# Dog pees in my bed!



## benalexe (Nov 9, 2009)

I have a 1 year old Yorkie Poo. She is a good little dog. She is somewhat housebroken but on occasion will have an accident. She has peed on my bed as well as my sons bed a few times. I have no idea why she does this and how to sop this. She had done the about 4 times in the past year.

It is really gross. I can deal with cleaning the carpet but my bed? How do I stop this behavior?


----------



## wvasko (Dec 15, 2007)

benalexe said:


> I have a 1 year old Yorkie Poo. She is a good little dog. She is somewhat housebroken but on occasion will have an accident. She has peed on my bed as well as my sons bed a few times. I have no idea why she does this and how to sop this. She had done the about 4 times in the past year.
> 
> It is really gross. I can deal with cleaning the carpet but my bed? How do I stop this behavior?


One sure fire way is to keep dog off bed until he is 100% housebroke. A somewhat housebroke dog would not be on my bed, but just because that's my choice it does not have to be yours. Whatever training you did before at least double it. If you insist on sleeping with dog then set the alarm and walk dog during night.


----------



## winniec777 (Apr 20, 2008)

This is hard because it's doubtful you can catch her doing it and get her outside to finish and get her big reward (showing her that going outside is hugely more rewarding than peeing inside). You didn't say if the dog was going into the bedroom on her own and peeing or doing it while you're sleeping at night. If she's doing it on her own, keep the bedroom doors closed at all times. If the dog sleeps with you, transition to a crate for sleeping (the dog, not you ) - permanently or at least until there are no more accidents. I would also put rubber mattress pads on the beds so that if she does get in there and pee on the bed, at least it's not soaking into the mattress. And as wvasko says, double your house training efforts.


----------



## doxiemommy (Dec 18, 2009)

Yes, I would not recommend letting a dog sleep in bed with you unless they are housetrained. Somewhat housetrained wouldn't be good enough for me to let my dogs sleep in bed with us, because you're right, it's gross, and harder to clean than carpet, once the damage to the mattress is done! 
Our pups do sleep with us now, but they slept in their crates until they were housetrained.
I would go back to housetraining 101, and don't let her sleep in your bed until she's housetrained.


----------



## KAroberts (Sep 22, 2010)

doxiemommy said:


> Yes, I would not recommend letting a dog sleep in bed with you unless they are housetrained. Somewhat housetrained wouldn't be good enough for me to let my dogs sleep in bed with us, because you're right, it's gross, and harder to clean than carpet, once the damage to the mattress is done!
> Our pups do sleep with us now, but they slept in their crates until they were housetrained.
> I would go back to housetraining 101, and don't let her sleep in your bed until she's housetrained.

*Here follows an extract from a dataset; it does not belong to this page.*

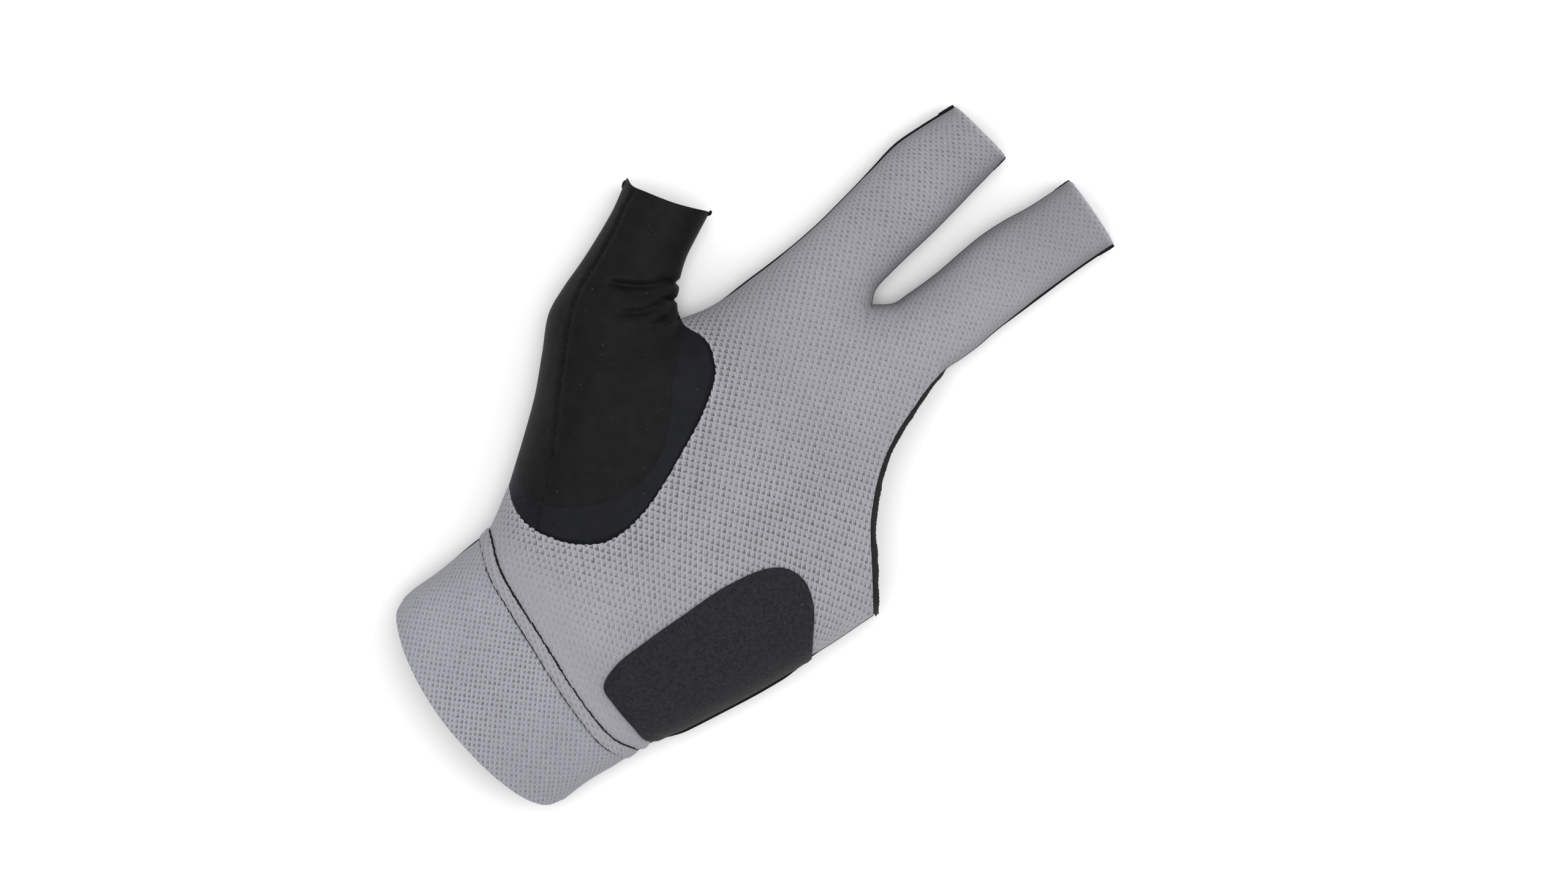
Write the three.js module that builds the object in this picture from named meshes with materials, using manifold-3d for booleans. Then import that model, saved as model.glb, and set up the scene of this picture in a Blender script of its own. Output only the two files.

Yes, sleeping in your bed isn't something that they should start out right away with. Instead, get them properly house-trained before you start getting them used to sleeping in your bed.


----------



## JuneBud (Feb 17, 2010)

If she is spayed she might have spay incontinence. Four times in the past year does not sound like a housetraining problem to me. It sounds like she might occasionally lose control of her bladder while she is sleeping. I had a female with the same problem and when she was young this only happened a few times a year. When she got older it got worse. If she wakes up wet she is as surprised as you are. Ask your vet about this. There are some meds that can control this. When she gets old, you might have to use diapers. If she does have spay incontinence and you want her on the bed, make sure you use waterproof mattress covers and at night you might want to put her in a doggy diaper. The way I found out for sure my female had spay incontinence was the day she was on the sofa next to me and sound asleep and suddenly I and the sofa and the dog were all wet. I put up with the occasional accident until she got old and then she had to wear a diaper day and night.


----------